A new study that was recently published in JAMA Internal Medicine is suggesting that patients taking SSRI antidepressants like Paxil may be at an increased risk of complications during surgery. The risks include bleeding and death.
During their research, scientists found that patients were more likely to suffer from surgical complications after taking drugs like Paxil. In fact, the researchers found that patients receiving SSRI medications are 10 percent more likely to bleed excessively and require blood transfusions as well as being more likely to require readmission to the hospital within a month. The results of this study were published on April 29.
For now, it remains unclear why SSRIs like Paxil are linked to the complications, but there is at least one running theory. One expert has been quoted as saying that “the antidepressant drugs may affect blood platelet functioning, which may prevent the platelets from clotting correctly. If the blood is unable to effectively clot, excessive bleeding can occur resulting in other complications.”
These risks have the study’s lead researcher, Dr. Andrew Auerbach, recommending that patients taking SSRIs should stop taking the drugs before having surgery. Doctors already recommend that patients not take NSAID drugs like ibuprofen because of the bleeding risks, but more research will need to be conducted before SSRIs are formally added to that list.
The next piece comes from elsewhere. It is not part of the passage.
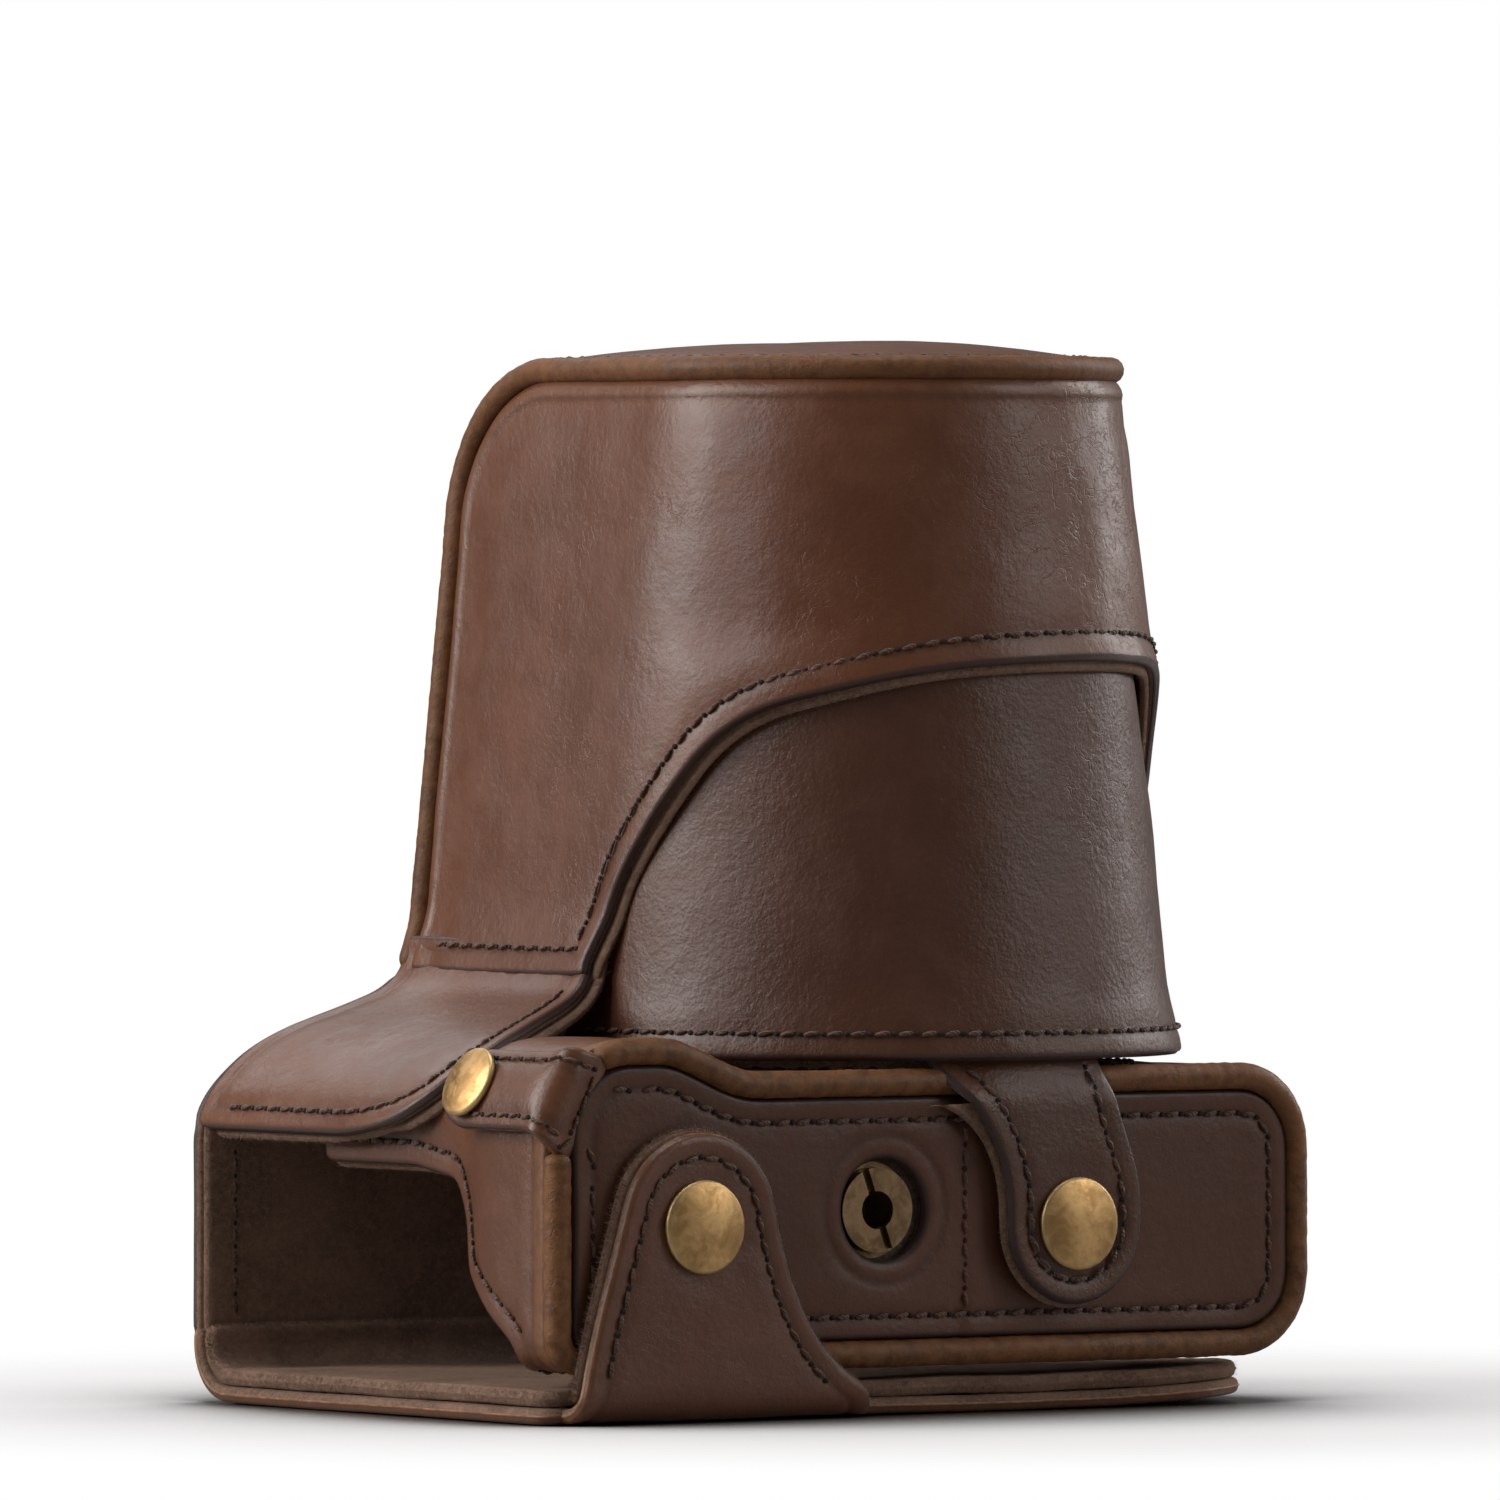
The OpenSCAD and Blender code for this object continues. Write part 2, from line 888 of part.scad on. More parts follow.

Paxil is an antidepressant medication that is used by millions of people worldwide, but it can cause serious side effects, including violent and suicidal thoughts and behavior. The pills have also been proven to cause birth defects in babies whose mothers take the pills while pregnant. Some of the birth control pills linked to Paxil and Effexor include PPHN, oral clefts, neural tube defects and spina bifida. In general, SSRIs like Paxil can often worsen a person’s condition rather than help them, and the price of these medications can be very high when used for long periods of time. The drugs have also been found to be habit forming, which makes them even more dangerous.